Her First Biscuits (1909)
Released 17th June 1909

By April 1909, D.W. Griffith, already an experienced director of over 100 short films, had become Biograph’s foremost creative talent. Among the huge number of homogenous shorts the movie industry churned out, his work alone stood out. Audiences had also noticed Biograph’s leading actress, Florence Lawrence, who played the lead in Her First Biscuits. To prevent higher wage demands, studios never revealed their players’ names, so fans dubbed her The Biograph Girl and anxiously awaited her every release.
They rarely had long to wait. Griffith alone made two movies each week. However, he rotated his stock company of actors, often handing the star of one picture a walk-on part in the next. Although most of his films were stand-alone works, he made a series of shorts featuring the Joneses. In these eleven comedies, Lawrence and her screen husband John R. Cumpson encountered various mishaps.

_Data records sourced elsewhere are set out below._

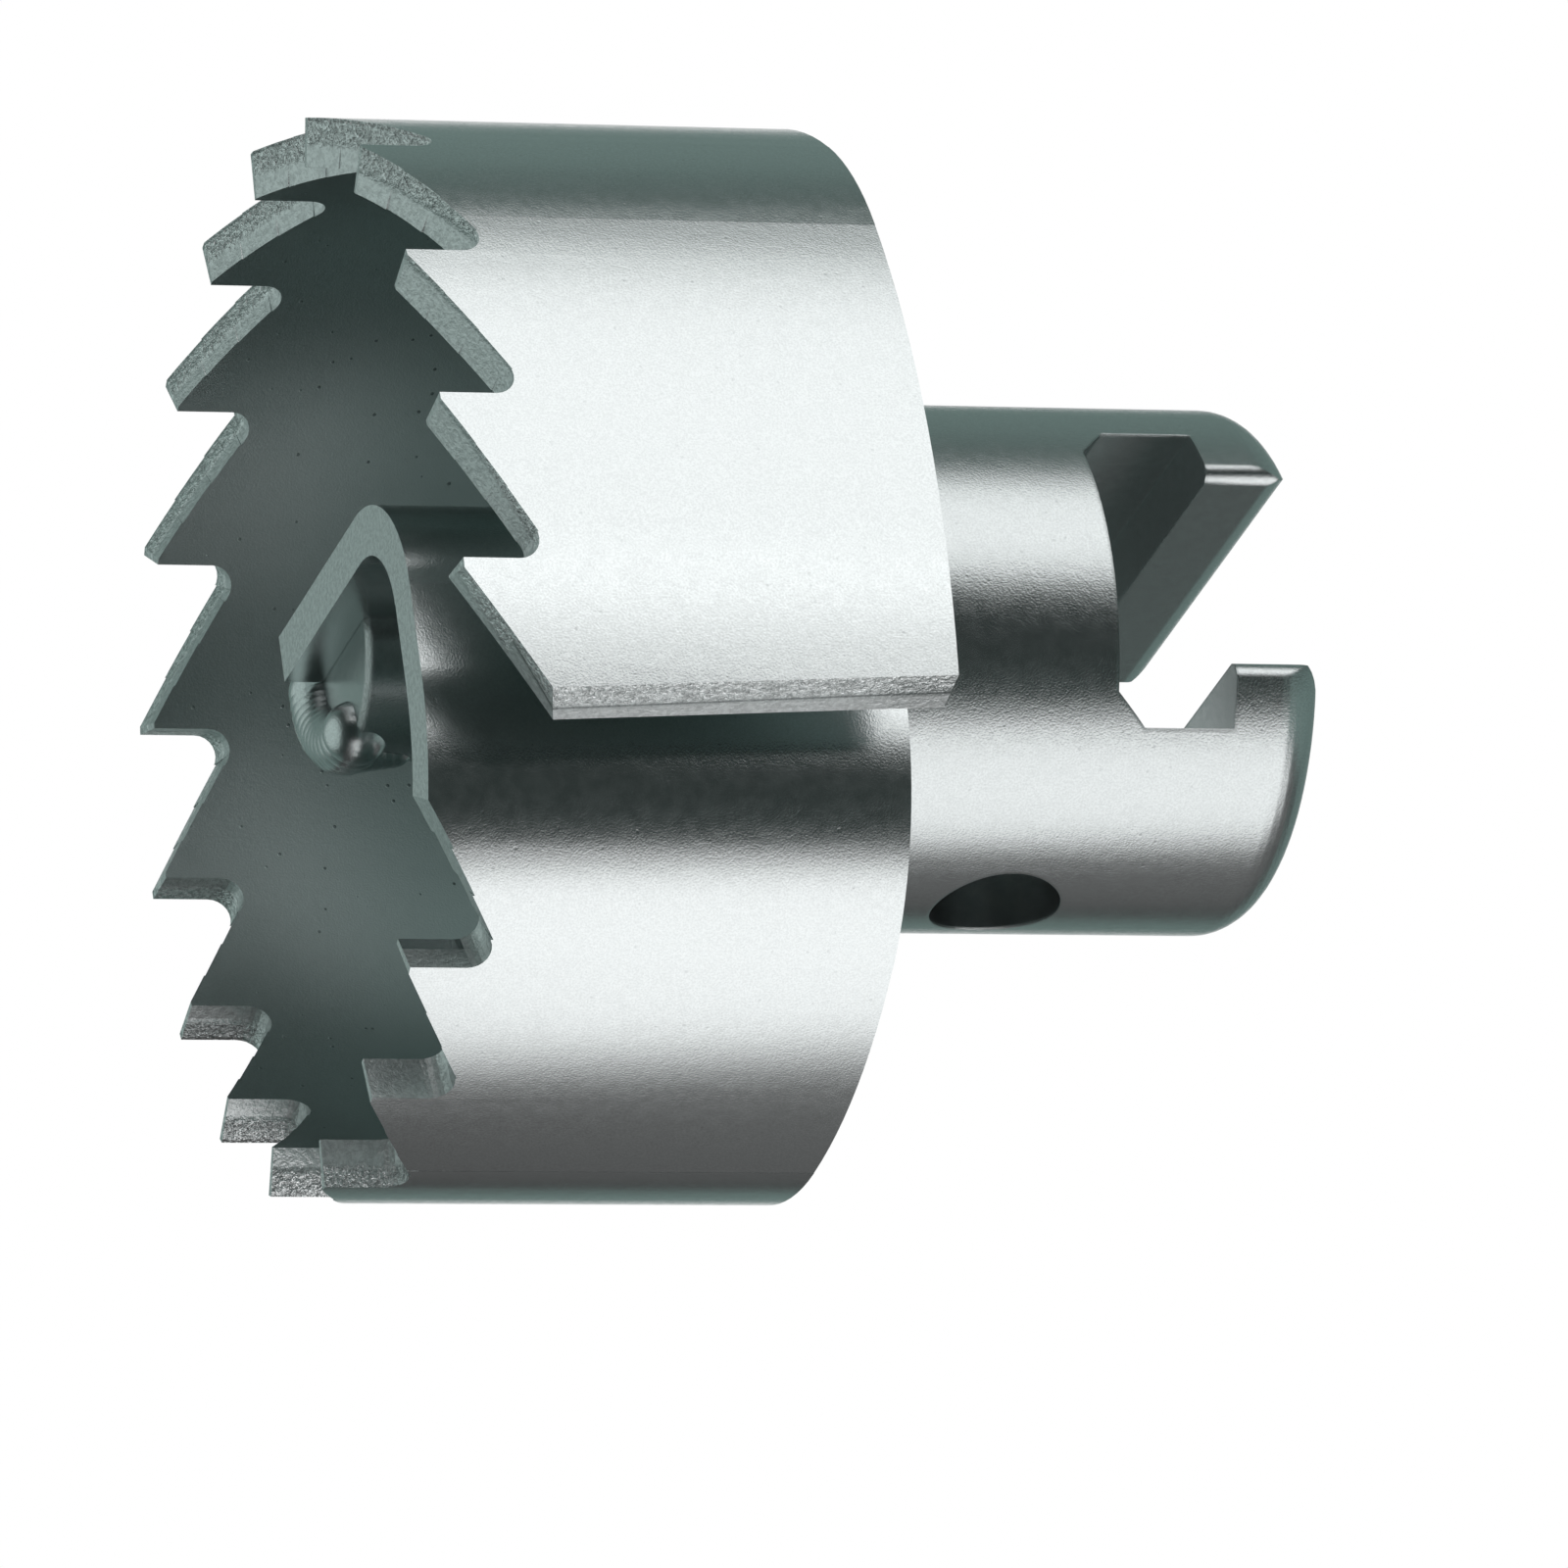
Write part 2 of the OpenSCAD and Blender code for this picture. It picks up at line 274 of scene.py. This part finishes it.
# The photograph was lit by a bright sheet above and a bright floor below, with
# a dark gap in front and a dim room elsewhere, which show as bands on the round
# parts. Directions are given in degrees, seen from the middle of the part: lift
# is above the view line and turn is to its right.
MIDDLE = Vector((0, 0, 30 * MM))
SHEET_LIGHT = 1.35
CROWN_LIGHT = 0.26
FLOOR_LIGHT = 1.3
WHITE = grey(1, 1, 1)
GREENISH = grey(0.72, 1.0, 0.94)


def directions(s, way):
    """Lift, turn and the share that points at the camera, of a way from the part."""
    ahead, over, beside = (s.vector("DOT_PRODUCT", way, v) for v in (toward, up, right))
    lift = s.times(s.math("ARCTAN2", over, ahead), 180 / pi)
    return lift, s.times(s.math("ARCSINE", beside), 180 / pi), ahead


def glow(s, kind, colour, strength):
    made = s.node(kind)
    made.inputs["Color"].default_value = colour
    s.put(made.inputs["Strength"], strength)
    return made.outputs[0]


def join(s, kind, a, b, fac=None):
    made = s.node(kind)
    ends = list(made.inputs)
    if fac is not None:
        s.link(fac, ends.pop(0))
    s.link(a, ends[0])
    s.link(b, ends[1])
    return made.outputs[0]


world = bpy.data.worlds.new("world")
scene.world = world
world.use_nodes = True
sky = Shader(world.node_tree)
lift, turn, ahead = directions(sky, sky.node("ShaderNodeTexCoord").outputs["Generated"])
above = sky.times(sky.window(lift, 41, 52, 90, 106), sky.window(turn, -35, 16, 50, 66))
crown_side = sky.ramp(turn, -60, -40, 1, 0)
sheet = sky.plus(sky.times(above, SHEET_LIGHT), sky.times(crown_side, CROWN_LIGHT))
behind = sky.plus(sky.ramp(ahead, -0.3, 0.1, 0.09, 0), sky.ramp(ahead, -0.75, -0.3, 0.12, 0))
low_right = sky.times(sky.ramp(turn, 40, 60), sky.ramp(lift, -20, 20, 1, 0))
room = sky.larger(behind, sky.times(crown_side, 0.3))
room = sky.plus(sky.larger(room, sky.times(low_right, 0.25)), 0.03)
lit = join(sky, "ShaderNodeAddShader", glow(sky, "ShaderNodeBackground", WHITE, sheet),
           glow(sky, "ShaderNodeBackground", GREENISH, room))
# The white backdrop stands behind the part, and metal shows it there
ray = sky.node("ShaderNodeLightPath").outputs
shown = sky.larger(ray["Is Glossy Ray"], ray["Is Transmission Ray"])
shown = sky.times(shown, sky.ramp(ahead, -0.98, -0.96, 1, 0))
shown = sky.larger(ray["Is Camera Ray"], shown)
white = glow(sky, "ShaderNodeBackground", WHITE, 1.0)
backdrop = join(sky, "ShaderNodeMixShader", lit, white, shown)
sky.link(backdrop, sky.node("ShaderNodeOutputWorld").inputs["Surface"])

# The floor is a pale light table under the part and in front of it. It glows
# less towards its ends, and other views look through it from underneath.
FLOOR_DROP = 150 * MM
FLOOR_CORNERS = ((-100, -480), (360, -480), (360, 170), (-100, 170))
table = Shader.material("light_table")
place = table.node("ShaderNodeNewGeometry").outputs
way = table.vector("NORMALIZE", table.vector("SUBTRACT", place["Position"], MIDDLE))
lift, turn, _ = directions(table, way)
side_on = table.window(turn, -28, 16, 50, 66)
below = table.times(table.window(lift, -93, -80, -36, -18), side_on)
under = table.times(table.window(lift, -134, -120, -92, -82), side_on)
light = table.plus(table.times(below, FLOOR_LIGHT), table.times(under, 0.08))
seen = table.node("ShaderNodeLightPath").outputs["Is Camera Ray"]
top = glow(table, "ShaderNodeEmission", WHITE, table.blend(seen, table.plus(light, 0.06), 1.0))
clear = table.node("ShaderNodeBsdfTransparent").outputs[0]
table.link(join(table, "ShaderNodeMixShader", top, clear, place["Backfacing"]),
           table.out.inputs["Surface"])
floor_mesh = bpy.data.meshes.new("floor")
floor_mesh.from_pydata([(x * MM, y * MM, 0) for x, y in FLOOR_CORNERS], [], [(0, 1, 2, 3)])
floor_mesh.materials.append(table.mat)
floor = bpy.data.objects.new("floor", floor_mesh)
scene.collection.objects.link(floor)
floor.matrix_world = placed(MIDDLE - up * FLOOR_DROP, right, -toward, up)

# The sheet's flap faces a nearer lamp that the turned bar doesn't show
LAMP_LIFT = radians(36.5)
LAMP_TURN = radians(30)
LAMP_FAR = 0.6
lamp = bpy.data.objects.new("flap", bpy.data.lights.new("flap", "AREA"))
scene.collection.objects.link(lamp)
lamp.data.shape = "RECTANGLE"
lamp.data.size = 0.36
lamp.data.size_y = 0.18
lamp.data.energy = 0.23
way = toward * cos(LAMP_LIFT) * cos(LAMP_TURN) + up * sin(LAMP_LIFT) * cos(LAMP_TURN)
way = (way + right * sin(LAMP_TURN)).normalized()
along = (right - way * right.dot(way)).normalized()
lamp.matrix_world = placed(MIDDLE + way * LAMP_FAR, along, way.cross(along), way)
lit_by_lamp = bpy.data.collections.new("lit_by_flap_light")
lit_by_lamp.objects.link(nodes["toothed_band"])
lamp.light_linking.receiver_collection = lit_by_lamp

scene.view_settings.view_transform = "Standard"
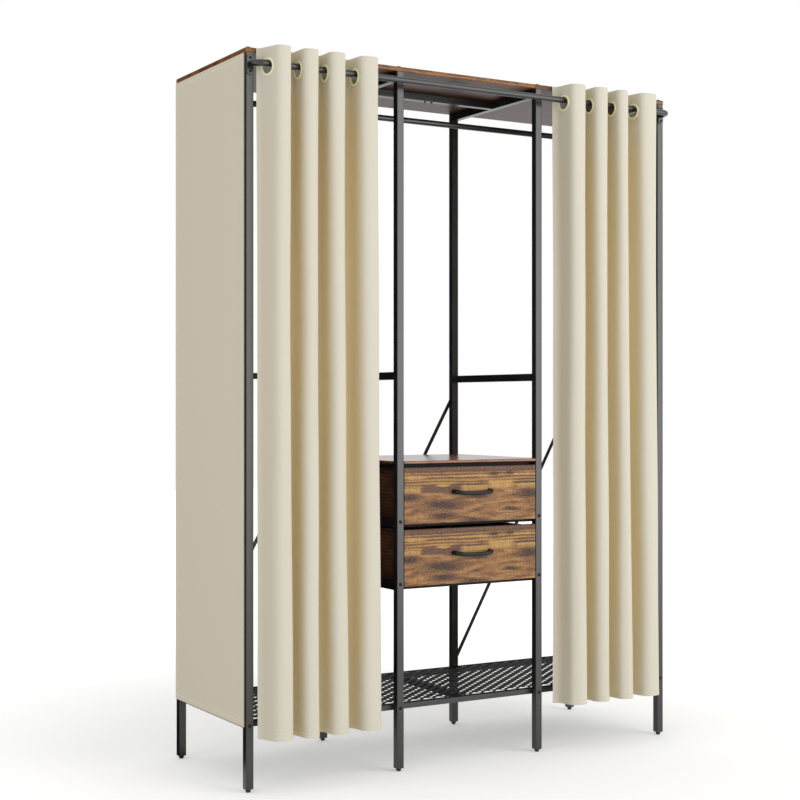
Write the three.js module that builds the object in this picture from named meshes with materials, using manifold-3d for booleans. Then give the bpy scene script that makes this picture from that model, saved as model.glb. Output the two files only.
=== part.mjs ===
// A portable wardrobe: eight square steel posts in three bays, a wood top in two halves, a mesh
// floor shelf, two wooden drawers in the middle bay, clothes rails, and a pair of eyelet curtains
// that are drawn along a bent rod in front.
//
// Millimetres, Z up, X to the right seen from the front, Y to the back. The pieces are placed from
// the middle of the post frame at floor level, and the whole is then shifted along Y so that the
// origin lies under the middle of everything, curtains included.

import * as THREE from 'three';
import { mergeVertices } from 'three/addons/utils/BufferGeometryUtils.js';
import Module from 'manifold-3d';

const wasm = await Module();
wasm.setup();

// Overall size of the post frame
const frameWidth = 1300;
const frameDepth = 436;
const overallHeight = 1800;
const middleBayPitch = 434;

// Posts, rungs and the gap that two seated pieces keep
const tubeSide = 20;
const tubeWall = 1.2;
const tubeCornerRadius = 1.6;
const seatGap = 0.3;

// Feet
const footHeight = 8;
const footTopRadius = 8;
const footSoleRadius = 5.5;
const footSoleHeight = 2;
const footPlugHeight = 18;

// Wood top
const topBoardThickness = 12;

// Clothes rails: how far the upper one lies below the top, and the lower one's height
const clothesRailDrop = 89;
const lowerRailZ = 1011;
const clothesRailDiameter = 16;
const clothesRailWall = 1.2;

// Floor shelf
const shelfBottomZ = 155;
const shelfBarSide = 15;
const edgeChamfer = 1;
const meshThickness = 1.5;
const meshRim = 5;
const meshStrand = 3;
const meshPitchX = 70;
const meshPitchY = 49;

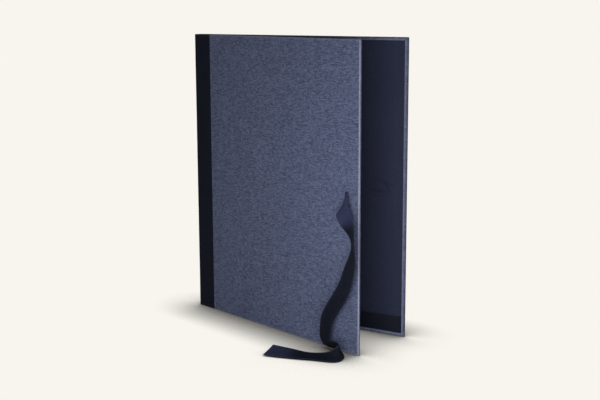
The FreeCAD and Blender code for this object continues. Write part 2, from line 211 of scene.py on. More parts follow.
def settle(thing, thickness, sharp=40):
    """Gives a cloth its thickness on the inner side, and makes that the mesh."""
    wall = thing.modifiers.new("Thickness", "SOLIDIFY")
    wall.thickness, wall.offset, wall.use_even_offset = thickness / 1000, -1, True
    view = bpy.context.evaluated_depsgraph_get()
    solid = bpy.data.meshes.new_from_object(
        thing.evaluated_get(view), preserve_all_data_layers=True, depsgraph=view
    )
    thing.modifiers.clear()
    thing.data = solid
    solid.polygons.foreach_set("use_smooth", np.ones(len(solid.polygons), bool))
    solid.set_sharp_from_angle(angle=math.radians(sharp))
    return thing


def ease(x):
    """0 to 1 with a smooth start and end."""
    x = np.clip(x, 0, 1)
    return x * x * (3 - 2 * x)


def ripple(a, b, height, seed):
    """Slow waves over a sheet: a sum of eight sines in random directions, 25 to 90 mm long."""
    rng = np.random.default_rng(seed)
    total = np.zeros(np.broadcast(a, b).shape)
    for length in np.linspace(25, 90, 8):
        turn, start = rng.uniform(0, 2 * math.pi, 2)
        total += np.sin((a * math.cos(turn) + b * math.sin(turn)) * 2 * math.pi / length + start)
    return total * height / 4


def places(low, high, step, lines=()):
    """Even places from low to high, and the lines wanted instead of the places that crowd them."""
    even = np.linspace(low, high, int(round((high - low) / step)) + 1)
    crowded = [np.abs(even - line) < 0.35 * step for line in lines]
    return np.sort(np.r_[even[~np.any(crowded, 0)] if lines else even, lines])


def quarter(count=5):
    """The angles of a quarter turn."""
    return np.linspace(0, math.pi / 2, count)


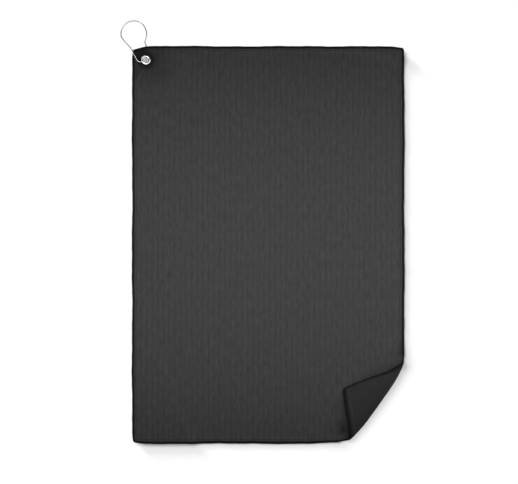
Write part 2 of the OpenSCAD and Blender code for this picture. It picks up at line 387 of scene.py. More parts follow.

In Her First Biscuits, Mrs Jones delightedly presents to her husband the first batch of biscuits she has ever baked. Unfortunately, as we see from the anguished faces Cumpson pulls towards the camera, they taste awful. Finding them inedible, he disposes of the biscuits while his wife is out of the room and pretends they were so delicious he ate them all. Encouraged by his compliments, Mrs Jones bakes a second batch, which she leaves at her husband’s place of work, a theatrical booking agency. By this time, Jones is feeling so unwell he has retired to a room adjoining the office. While he nurses his upset stomach, various hungry out-of-work actors help themselves to the biscuits. They quickly succumb to the same malady as Mr Jones and join him in the adjoining room, which, before long, is bulging with ailing actor types.
Her First Biscuits still amuses if one can overlook the performers’ exaggerated gestures. Some overacting appears to be deliberate: the starving actors’ performances are much broader than those of the Joneses and Mr Jones’s secretary (Jeanie Macpherson). Griffith appears to have realised that the broad gestures that communicated emotion on the stage were inappropriate for the screen. Among his many other innovations, he would encourage actors to deliver more naturalistic performances.

The story’s single gag stretches a little thin, even for a seven-minute split-reel short. That wasn’t unusual for the day. It at least allows us to see many members of Griffith’s stock company sharing the screen. The director also employed sophisticated (for 1909) cross-cutting between four locations: the Jones’s lounge; their kitchen; the theatrical agency and the adjoining room.
If anyone remembers Her First Biscuits today, it is for the debut screen appearance of Mary Pickford, an actress who would dominate the box office for the next two decades. It wasn’t her first film to be released, however; according to the AFI, that was Two Memories, which also featured her sister, Lottie.
Pickford’s role as one of Mrs Jones’s many victims is tiny. Griffith shot the film on 20th April 1909, just one day after she reluctantly approached Biograph for work. He applied her makeup himself before the shoot. She thought the whiteface and heavy liner made her look like Pancho Villa. Pickford had performed for the legendary theatrical impresario David Belasco and considered the flickers beneath her. But despite her success on stage, she needed the $25 per week she had negotiated with Griffith; her mother and two younger siblings depended on her for their income.
Although her role was insignificant, Griffith saw something in Pickford he liked: immediately after completing Her First Biscuits, he offered her a lead role in The Violin Maker of Cremona.